Frontline practitioners from a range of criminal justice agencies from across Warwickshire have received training on how best to use legislation and court orders to safeguard the public from dangerous offenders.
The training session involved representatives from the National Probation Service, Police, Youth Justice Service and local authority housing staff, to give an overview on how the powers in the Anti-Social Behaviour, Crime and Policing Act 2014 can help agencies in their management of violent offenders following their release from prison.
It was organised by the Warwickshire Multi-Agency Public Protection Arrangements (MAPPA) Strategic Management Board (SMB) and is the latest in a number of activities arising from a round table discussion organised last year by Warwickshire Police and Crime Commissioner Philip Seccombe.
The meeting last June featured a powerful input from Colin Hehir, the father of Morgan Hehir, who was murdered in Nuneaton in October 2015. Morgan’s murderer had previously been convicted of the manslaughter of another man, but was no longer subject to statutory management by agencies under the MAPPA process following his release from prison, as he had served the full term of his sentence.
Powers which were not fully available at that time now give agencies greater possibilities to proactively manage offenders following prison release. The training session, delivered by Lara Macnab and Michael Goucher from Warwickshire County Council Legal Services, was designed to highlight how use of Civil Injunctions and Criminal Behaviour Orders can arm frontline staff with measures to proactively supervise individuals in the community beyond the end of their sentences, as well as giving greater powers of sanction if breached.
Renewed guidance for best practice at sentence expiry date is also being produced by the SMB sub-group, to help staff across the criminal justice agencies manage risk as defensibly as possible.

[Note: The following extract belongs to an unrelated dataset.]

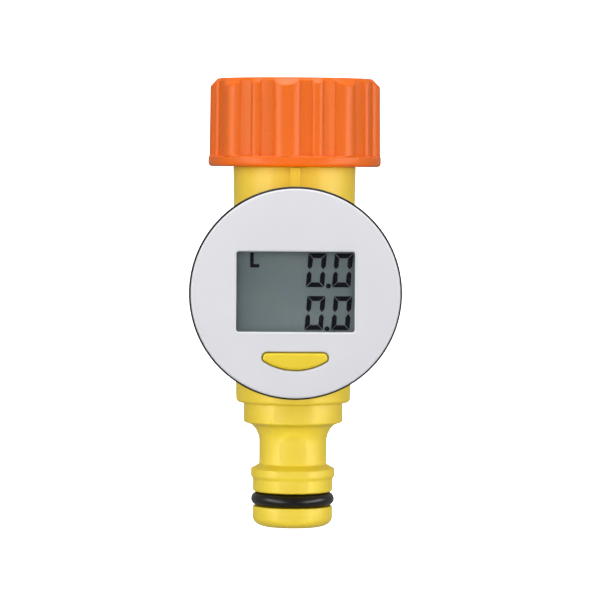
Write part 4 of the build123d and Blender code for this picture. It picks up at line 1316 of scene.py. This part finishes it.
@dataclass
class BodyTube(SubAssembly):
    """The yellow tube, its rib and the drum that holds the display head."""

    flange_r: float = 11.3
    seat: float = -2.8
    flange_bottom: float = -4.4
    neck_r: float = 10.3
    shoulder: float = -7.0
    top_r: float = 12.5
    bottom_r: float = 11.65
    bottom: float = -55.2
    bottom_round: float = 0.8
    drum_r: float = 20.6
    drum_back: float = 11.5
    drum_front: float = 27.3
    drum_round: float = 2.5
    rib_width: float = 2.05
    rib_proud: float = 0.9
    rib_bottom: float = -19.8
    socket_r: float = 18.8
    socket_floor: float = 14.3
    slot_r: float = 19.9
    slot_back: float = 18.7
    slot_front: float = 21.3
    slot_angles: tuple[float, ...] = (90.0, 210.0, 330.0)
    slot_half: float = 6.5
    slot_turn: float = 25.0
    bore_r: float = 8.0
    chamber_r: float = 9.5
    chamber_top: float = -33.0
    pocket_r: float = 9.3
    pocket_bottom: float = -3.8
    web_offset: float = 8.0
    web_half: float = 1.0
    web_outline: tuple[tuple[float, float], ...] = (
        (10.0, -12.5),
        (17.0, -12.5),
        (17.0, -11.0),
        (11.5, -3.0),
        (10.0, -3.0),
    )
    slot_steps: int = 8
    entry_ease: float = 0.2
    entry_shy: float = 0.05
    entry_start: float = 0.5
    overcut: float = 1.0

    def rib(self) -> bpy.types.Object:
        """The rib down the front of the tube, with soft edges.

        Returns:
            A closed solid that runs into the tube and the drum.
        """
        front = -(self.top_r + self.rib_proud)
        outline = rounded(
            [
                Corner(-self.rib_width / 2, front, 0.3),
                Corner(self.rib_width / 2, front, 0.3),
                Corner(self.rib_width / 2, -self.neck_r),
                Corner(-self.rib_width / 2, -self.neck_r),
            ]
        )
        top = (self.shoulder - 0.3) * MM
        points = [Vector((p.x * MM, p.y * MM, top)) for p in outline]
        piece = prism("rib", points, Vector((0, 0, self.rib_bottom * MM - top)))
        pick_edges(piece, lambda a, b: a.z == b.z == top and a.y < -self.top_r * MM * 1.01)
        bevel_picked(0.2, 2)
        return piece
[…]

Together, the measures are designed to boost the ability of agencies to keep the public safe from violent, sexual or other dangerous offenders.

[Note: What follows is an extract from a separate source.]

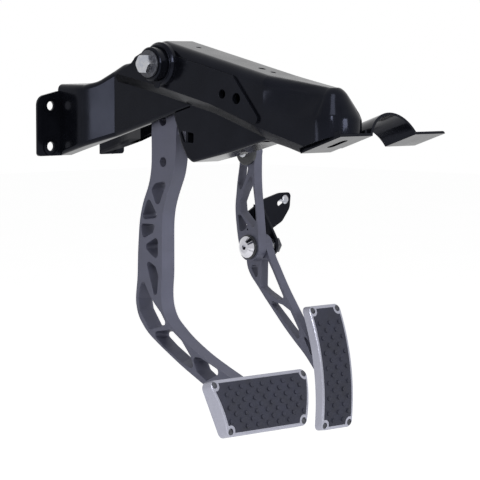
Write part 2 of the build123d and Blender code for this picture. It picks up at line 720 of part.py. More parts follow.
lower_end = lower_lever_x + lower_lever
lower_front = [
    (-86, -141), (-83, -156), (-84, -172), (-90, -183), (-102, -195), (-115, -209), (-132, -226),
    (-149, -243), (-166, -258), (-183, -272), (-224, -317)]
lower_back = [
    (-117, -147), (-122, -159), (-129, -170), (-137, -183), (-146, -197), (-154, -208), (-163, -220),
    (-180, -243), (-212, -280)]
throttle_lower_lever = slab(lower_lever_x, lower_end, flowing(lower_front, lower_back))
throttle_lower_lever += pin(throttle_y, throttle_z, lower_hub_radius, lower_lever_x, lower_end)
lower_windows = [
    [(-90.5, -172), (-102, -171), (-102, -189)],
    [(-110, -163), (-119, -163), (-127, -176), (-146, -206), (-137, -209), (-117, -199), (-110, -195)],
    [(-121, -211), (-146, -217), (-157, -223), (-170, -241), (-174, -257)],
    [(-179, -248), (-190, -257), (-197, -278)]]
for points in lower_windows:
    throttle_lower_lever -= slab(lower_lever_x - 5, lower_end + 5, eased(lever_window_corner, *points))
throttle_lower_lever -= pin(throttle_y, throttle_z, lever_bushing_radius, 150, 250)
lever_middle = lower_lever_x + lower_lever / 2
throttle_plane = pad_plane(lever_middle, throttle_pad_y, throttle_pad_z, throttle_pad_tilt)
throttle_mounts = (-76.0, -87.5)
throttle_lower_lever = cut_for_pad(throttle_lower_lever, throttle_plane, throttle_pad_seat,
                                   throttle_mounts, throttle_grip)
throttle_pad = pad_pieces(throttle_plane, throttle_pad_top, throttle_pad_bottom, throttle_pad_length,
                          throttle_pad_thick, throttle_pad_crown, throttle_mounts,
                          throttle_pad_crown - 0.5, throttle_pad_seat, throttle_grip)
throttle_pad_frame, throttle_pad_rubber, throttle_pad_screws, throttle_pad_mount_screws = throttle_pad

# Lever bushing through both hubs, and the flanged cable bushing with its stud
throttle_bushing = tube(throttle_y, throttle_z, lever_bushing_radius, shaft_radius + running_gap,
                        upper_lever_x, lower_end)
cable_bushing = pin(eye_y, eye_z, eye_bore, upper_lever_x, upper_end)
eye_disc_piece = pin(eye_y, eye_z, eye_disc_radius, upper_lever_x - eye_disc, upper_lever_x)
cable_bushing += chamfer(eye_disc_piece.edges().sort_by(Axis.X)[0], 1.0)
cable_bushing -= pin(eye_y, eye_z, stud_shank + thread_gap, 150, 250)
stud_start = upper_lever_x - eye_disc
cable_stud = pin(eye_y, eye_z, stud_head_radius, stud_start - stud_head, stud_start)
cable_stud = chamfer(cable_stud.edges().sort_by(Axis.X)[0], 0.8)
cable_stud += pin(eye_y, eye_z, stud_shank, stud_start, upper_end + stud_shoulder)
cable_stud += pin(eye_y, eye_z, stud_radius, stud_start, upper_end + stud_shoulder + stud_reach)
cable_stud = chamfer(cable_stud.edges().sort_by(Axis.X)[-1], 0.8)

# Throttle pivot bolt with its conical button, washer, spacer and nut
cap_back_x = upper_lever_x - cap_washer
profile = outline((cap_face_x, 0), (cap_face_x, cap_face_radius), (cap_rim_x, cap_radius),
                  (cap_back_x, cap_radius), (cap_back_x, 0))
turn = Plane(origin=(0, throttle_y, throttle_z), x_dir=(1, 0, 0), z_dir=(0, -1, 0))
button = revolve(turn * profile, Axis((0, throttle_y, throttle_z), (1, 0, 0)), 360)
socket = hexagon(throttle_y, throttle_z, cap_socket, cap_face_x - 1, cap_face_x + cap_socket_depth)
ear_end = ear_x + sheet + 1.0
shaft_end = ear_end + shaft_nut + 2.5
throttle_pivot_bolt = button - socket
throttle_pivot_bolt += pin(throttle_y, throttle_z, shaft_radius, cap_back_x - 0.5, shaft_end)
shaft_room = shaft_radius + thread_gap
throttle_pivot_washer = tube(throttle_y, throttle_z, cap_washer_radius, shaft_room,
                             cap_back_x, upper_lever_x)
throttle_spacer = tube(throttle_y, throttle_z, spacer_radius, shaft_room, lower_end + side_gap, ear_x)
throttle_pivot_nut = hexagon(throttle_y, throttle_z, shaft_nut_across, ear_end, ear_end + shaft_nut)
throttle_pivot_nut -= pin(throttle_y, throttle_z, shaft_room, 180, 260)

# Leaf-shaped bracket with its ear
leaf_plane = Plane(origin=(0, leaf_rear_y, 0), x_dir=(1, 0, 0), z_dir=(0, -1, 0))
leaf = extrude(leaf_plane * outline(
    (193, -113, 10), (231, -93, 30), (257, -86.5, 30), (277, -86.5, 5), (275, -106, 14), (262, -122, 14),
    (243, -131, 8), (234, -146, 10), (229, -163, 8), (207.5, -163, 4), (207.5, -138, 4), (190, -134, 8)),
    -sheet)
ear = slab(ear_x, ear_end, outline(
    (leaf_rear_y + 1.0, -99), (-88, -101, 8), (throttle_y - ear_radius + 1.5, -140, 12),
    (throttle_y - ear_radius, throttle_z - ear_radius, 12),
    (leaf_rear_y + 1.0, -160.5)))
leaf += ear
leaf -= pin(throttle_y, throttle_z, shaft_radius + boss_bore_clearance, 200, 260)
leaf_slots = [(leaf_slot_x, leaf_slot_z), (leaf_second_x, leaf_second_z)]
screws = []
for x, z in leaf_slots:
    place = leaf_plane * Pos(x, z) * Rot(0, 0, leaf_slot_angle)
    leaf -= place * extrude(SlotOverall(leaf_slot_length, leaf_slot_width), -10)
    shift = Pos(leaf_slot_length / 5, 0, 0)
    head = extrude(Circle(leaf_screw_head), leaf_screw_head_height)
    head = chamfer(head.edges().sort_by(Axis.Z)[-1], 1.8)
    head += extrude(Circle(leaf_screw_radius), -leaf_screw_reach)
    screws.append(place * shift * head)
throttle_bracket = leaf
throttle_bracket_screws = group(*screws)


# One file for each node
nodes = {
    "main_channel": main_channel,
    "left_side_plate": left_side_plate,
    "right_side_plate": right_side_plate,
    "left_boss_plate": left_boss_plate,
    "right_boss_plate": right_boss_plate,
    "lower_box": lower_box,
    "column_saddle": column_saddle,
    "stop_bumper": stop_bumper,
    "pivot_bolt": pivot_bolt,
    "pivot_nut": pivot_nut,
    "pivot_washers": pivot_washers,
    "pivot_retainers": pivot_retainers,
    "pivot_sleeve": pivot_sleeve,
    "brake_arm": brake_arm,
    "pivot_bushings": pivot_bushings,
    "brake_pad_frame": brake_pad_frame,
    "brake_pad_rubber": brake_pad_rubber,
    "brake_pad_screws": brake_pad_screws,
    "brake_pad_mount_screws": brake_pad_mount_screws,
    "throttle_bracket": throttle_bracket,
    "throttle_bracket_screws": throttle_bracket_screws,
    "throttle_pivot_bolt": throttle_pivot_bolt,
    "throttle_pivot_washer": throttle_pivot_washer,
    "throttle_spacer": throttle_spacer,
    "throttle_pivot_nut": throttle_pivot_nut,
    "throttle_upper_lever": throttle_upper_lever,
    "throttle_lower_lever": throttle_lower_lever,
    "throttle_bushing": throttle_bushing,
    "cable_bushing": cable_bushing,
    "cable_stud": cable_stud,
    "throttle_pad_frame": throttle_pad_frame,
    "throttle_pad_rubber": throttle_pad_rubber,
    "throttle_pad_screws": throttle_pad_screws,
    "throttle_pad_mount_screws": throttle_pad_mount_screws,
}
os.makedirs("parts", exist_ok=True)
for name, piece in nodes.items():
    export_step(piece, "parts/" + name + ".step")
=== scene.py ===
import json
from collections import Counter
from math import cos, radians, sin, tau

import bmesh
import bpy
from bpy.props import FloatProperty, FloatVectorProperty, IntProperty, PointerProperty
from mathutils import Matrix, Vector
from mathutils.bvhtree import BVHTree


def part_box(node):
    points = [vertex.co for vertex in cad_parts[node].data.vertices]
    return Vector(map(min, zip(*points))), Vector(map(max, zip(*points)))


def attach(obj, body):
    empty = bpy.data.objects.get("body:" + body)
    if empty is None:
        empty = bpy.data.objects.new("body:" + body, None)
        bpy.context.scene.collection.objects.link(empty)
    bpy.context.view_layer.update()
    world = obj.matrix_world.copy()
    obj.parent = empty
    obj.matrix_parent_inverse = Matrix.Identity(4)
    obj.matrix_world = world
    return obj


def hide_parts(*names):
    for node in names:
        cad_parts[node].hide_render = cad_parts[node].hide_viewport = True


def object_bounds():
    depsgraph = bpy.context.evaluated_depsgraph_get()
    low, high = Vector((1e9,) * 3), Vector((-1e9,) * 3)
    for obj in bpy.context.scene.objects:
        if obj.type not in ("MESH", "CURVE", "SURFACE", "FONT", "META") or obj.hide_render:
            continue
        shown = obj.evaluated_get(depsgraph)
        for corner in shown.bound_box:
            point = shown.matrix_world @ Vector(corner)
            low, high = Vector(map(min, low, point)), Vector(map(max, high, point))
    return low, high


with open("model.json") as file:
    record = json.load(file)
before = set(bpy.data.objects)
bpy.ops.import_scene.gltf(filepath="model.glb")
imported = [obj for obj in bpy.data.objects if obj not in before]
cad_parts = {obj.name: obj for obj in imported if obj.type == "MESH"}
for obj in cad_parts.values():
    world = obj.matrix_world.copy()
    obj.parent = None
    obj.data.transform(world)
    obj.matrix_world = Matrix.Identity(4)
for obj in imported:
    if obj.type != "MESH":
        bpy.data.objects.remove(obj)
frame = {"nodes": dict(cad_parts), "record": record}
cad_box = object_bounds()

bl_info = {
    "name": "Hanging pedal set",
    "version": (1, 0, 0),
    "blender": (4, 5, 0),
    "location": "View3D > Sidebar > Pedals",
    "description": "Dresses a hanging brake and throttle pedal set: hanger, arms, pads and stage",
    "category": "Object",
}

# Lengths are metres along the frame's axes: +X right of the vehicle, +Y forward, +Z up

# Bodies of the frame that the pieces ride on
HANGER = "hanger"
BRAKE = "brake_pedal"
THROTTLE = "throttle_pedal"


# Settings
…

Warwickshire Police and Crime Commissioner Philip Seccombe said: “I was pleased to be able to call into the training session held in Warwick recently and take the chance to speak to the frontline staff present to stress how important it is for all agencies to work together effectively to make best use of the powers available to protect the public.

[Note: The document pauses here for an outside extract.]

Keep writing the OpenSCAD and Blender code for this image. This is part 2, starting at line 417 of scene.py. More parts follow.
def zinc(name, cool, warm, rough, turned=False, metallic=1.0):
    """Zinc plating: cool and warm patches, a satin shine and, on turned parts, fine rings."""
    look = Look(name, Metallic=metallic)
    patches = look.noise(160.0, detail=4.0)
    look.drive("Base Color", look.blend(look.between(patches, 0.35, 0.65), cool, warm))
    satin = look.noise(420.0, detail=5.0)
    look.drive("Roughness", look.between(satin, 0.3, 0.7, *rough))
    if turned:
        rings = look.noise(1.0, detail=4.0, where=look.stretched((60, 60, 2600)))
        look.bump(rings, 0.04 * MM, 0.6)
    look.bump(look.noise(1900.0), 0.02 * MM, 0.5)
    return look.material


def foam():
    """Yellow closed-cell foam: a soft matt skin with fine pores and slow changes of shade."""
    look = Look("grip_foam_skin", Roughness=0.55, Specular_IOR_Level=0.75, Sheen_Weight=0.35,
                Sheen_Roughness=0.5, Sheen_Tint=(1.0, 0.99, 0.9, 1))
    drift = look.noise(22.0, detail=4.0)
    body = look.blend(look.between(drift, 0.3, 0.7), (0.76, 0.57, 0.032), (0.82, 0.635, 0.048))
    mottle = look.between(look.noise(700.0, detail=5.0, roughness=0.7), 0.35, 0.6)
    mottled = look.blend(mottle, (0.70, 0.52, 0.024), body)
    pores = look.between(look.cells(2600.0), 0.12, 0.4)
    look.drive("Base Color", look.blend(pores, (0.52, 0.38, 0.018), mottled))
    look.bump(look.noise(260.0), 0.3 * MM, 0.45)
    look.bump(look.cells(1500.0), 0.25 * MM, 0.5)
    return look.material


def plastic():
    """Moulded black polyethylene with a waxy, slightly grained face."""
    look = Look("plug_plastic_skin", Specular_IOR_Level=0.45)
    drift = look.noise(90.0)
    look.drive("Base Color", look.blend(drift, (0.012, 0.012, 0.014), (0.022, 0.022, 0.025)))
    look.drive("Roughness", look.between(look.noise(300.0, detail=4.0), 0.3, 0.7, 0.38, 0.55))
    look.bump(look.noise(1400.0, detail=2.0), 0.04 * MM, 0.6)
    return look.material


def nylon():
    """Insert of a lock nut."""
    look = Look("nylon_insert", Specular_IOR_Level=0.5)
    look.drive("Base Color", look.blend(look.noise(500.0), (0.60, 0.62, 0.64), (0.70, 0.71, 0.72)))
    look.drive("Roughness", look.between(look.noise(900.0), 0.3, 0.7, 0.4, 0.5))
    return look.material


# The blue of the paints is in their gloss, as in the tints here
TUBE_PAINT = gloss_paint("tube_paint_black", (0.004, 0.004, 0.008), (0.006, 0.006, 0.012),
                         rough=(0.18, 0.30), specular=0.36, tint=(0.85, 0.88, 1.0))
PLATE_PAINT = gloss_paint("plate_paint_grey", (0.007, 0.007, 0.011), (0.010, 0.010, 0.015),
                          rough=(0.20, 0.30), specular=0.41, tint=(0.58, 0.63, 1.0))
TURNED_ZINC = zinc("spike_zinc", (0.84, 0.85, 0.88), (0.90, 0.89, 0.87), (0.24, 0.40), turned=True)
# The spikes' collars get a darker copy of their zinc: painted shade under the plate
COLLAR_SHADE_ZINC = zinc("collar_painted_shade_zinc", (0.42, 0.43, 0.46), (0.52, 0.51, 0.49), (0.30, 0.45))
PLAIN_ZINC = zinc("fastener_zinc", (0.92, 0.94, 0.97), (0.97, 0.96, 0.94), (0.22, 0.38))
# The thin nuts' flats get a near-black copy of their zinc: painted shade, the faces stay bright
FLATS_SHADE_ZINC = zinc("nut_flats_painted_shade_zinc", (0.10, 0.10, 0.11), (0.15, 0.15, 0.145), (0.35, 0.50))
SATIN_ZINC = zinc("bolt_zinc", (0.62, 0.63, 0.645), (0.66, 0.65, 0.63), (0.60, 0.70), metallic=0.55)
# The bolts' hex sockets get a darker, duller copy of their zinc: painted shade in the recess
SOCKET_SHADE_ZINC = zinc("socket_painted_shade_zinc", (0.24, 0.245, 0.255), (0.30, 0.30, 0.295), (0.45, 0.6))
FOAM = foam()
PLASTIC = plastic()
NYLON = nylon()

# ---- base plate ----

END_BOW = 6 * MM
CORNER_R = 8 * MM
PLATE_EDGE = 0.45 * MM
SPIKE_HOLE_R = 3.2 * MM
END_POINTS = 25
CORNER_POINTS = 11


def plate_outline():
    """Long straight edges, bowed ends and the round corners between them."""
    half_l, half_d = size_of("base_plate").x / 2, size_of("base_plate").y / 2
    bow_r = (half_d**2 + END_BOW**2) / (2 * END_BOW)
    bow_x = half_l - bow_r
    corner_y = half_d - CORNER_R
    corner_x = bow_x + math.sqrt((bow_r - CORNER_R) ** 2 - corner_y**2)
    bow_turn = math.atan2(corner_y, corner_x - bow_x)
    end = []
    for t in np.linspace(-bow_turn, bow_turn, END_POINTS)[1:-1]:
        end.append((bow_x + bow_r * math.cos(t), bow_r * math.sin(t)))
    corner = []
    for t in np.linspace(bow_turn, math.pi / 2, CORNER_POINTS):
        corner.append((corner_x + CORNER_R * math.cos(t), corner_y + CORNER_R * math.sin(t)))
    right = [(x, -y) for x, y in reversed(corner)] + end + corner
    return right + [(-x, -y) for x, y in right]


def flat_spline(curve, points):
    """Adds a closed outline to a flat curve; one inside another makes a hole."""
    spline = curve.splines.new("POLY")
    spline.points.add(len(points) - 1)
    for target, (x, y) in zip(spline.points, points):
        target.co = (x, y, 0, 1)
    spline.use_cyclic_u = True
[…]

“There is a considerable amount of focus on this locally from the police, probation, youth justice and local authorities and we must continue to pursue all options to ensure that the public is kept safe from dangerous individuals. My office is continuing discussions with partners to look at potential areas where legislation could be strengthened to assist agencies as they protect the public. Should practical suggestions can be identified, I will take these forward for discussions at a national level.”
Tom Rogers, Warwickshire MAPPA Coordinator, added: “This was an extremely informative training session which I feel encapsulates the willingness to share knowledge and expertise across Warwickshire. Events like this help us to continually improve local public protection measures, to ensure that every effort is made to prevent the creation of more victims.”